Name resolution
Because PRQL primarily handles relational data, it has specialized scoping rules for referencing columns.
Scopes
In PRQL’s compiler, a scope is the collection of all names one can reference from a specific point in the program.
In PRQL, names in the scope are composed from namespace and variable name which are separated by a dot, similar to SQL. Namespaces can contain many dots, but variable names cannot.
Name my_table.some_column
is a variable some_column
from namespace my_table
.
Name foo.bar.baz
is a variable baz
from namespace foo.bar
.
When processing a query, a scope is maintained and updated for each point in the query.
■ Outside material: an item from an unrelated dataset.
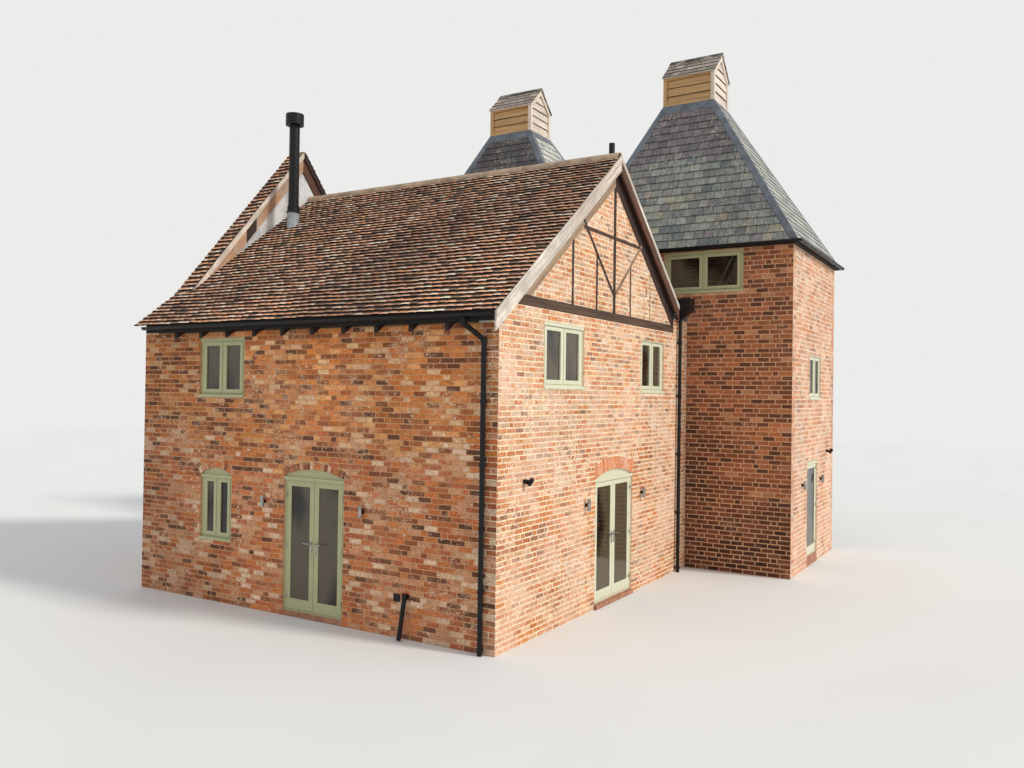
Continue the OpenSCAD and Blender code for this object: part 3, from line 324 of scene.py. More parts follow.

It start with only namespace std
, which is the standard library. It contains
common functions like sum
or count
, along with all transform functions such
as derive
and group
.
In pipelines (or rather in transform functions), scope is also injected with
namespaces of tables which may have been referenced with from
or join
transforms. These namespaces contain simply all the columns of the table and
possibly a wildcard variable, which matches any variable (see the algorithm
below). Within transforms, there is also a special namespace that does not have
a name. It is called a “frame” and it contains columns of the current table
the transform is operating on.
Resolving
For each ident we want to resolve, we search the scope’s items in order. One of three things can happen:
-
Scope contains an exact match, e.g. a name that matches in namespace and the variable name.
-
Scope does not contain an exact match, but the ident did not specify a namespace, so we can match a namespace that contains a
*
wildcard. If there’s a single namespace, the matched namespace is also updated to contain this new variable name. -
Otherwise, the nothing is matched and an error is raised.
Translating to SQL
When translating into an SQL statement which references only one table, there is no need to reference column names with table prefix.
But when there are multiple tables and we don’t have complete knowledge of all
table columns, a column without a prefix (i.e. first_name
) may actually reside
in multiple tables. Because of this, we have to use table prefixes for all
column names.
PRQL
from employees
derive {first_name, dept_id}
join d=departments (==dept_id)
select {first_name, d.title}
SQL
SELECT
employees.first_name,
d.title
FROM
employees
JOIN departments AS d ON employees.dept_id = d.dept_id
As you can see, employees.first_name
now needs table prefix, to prevent
conflicts with potential column with the same name in departments
table.
Similarly, d.title
needs the table prefix.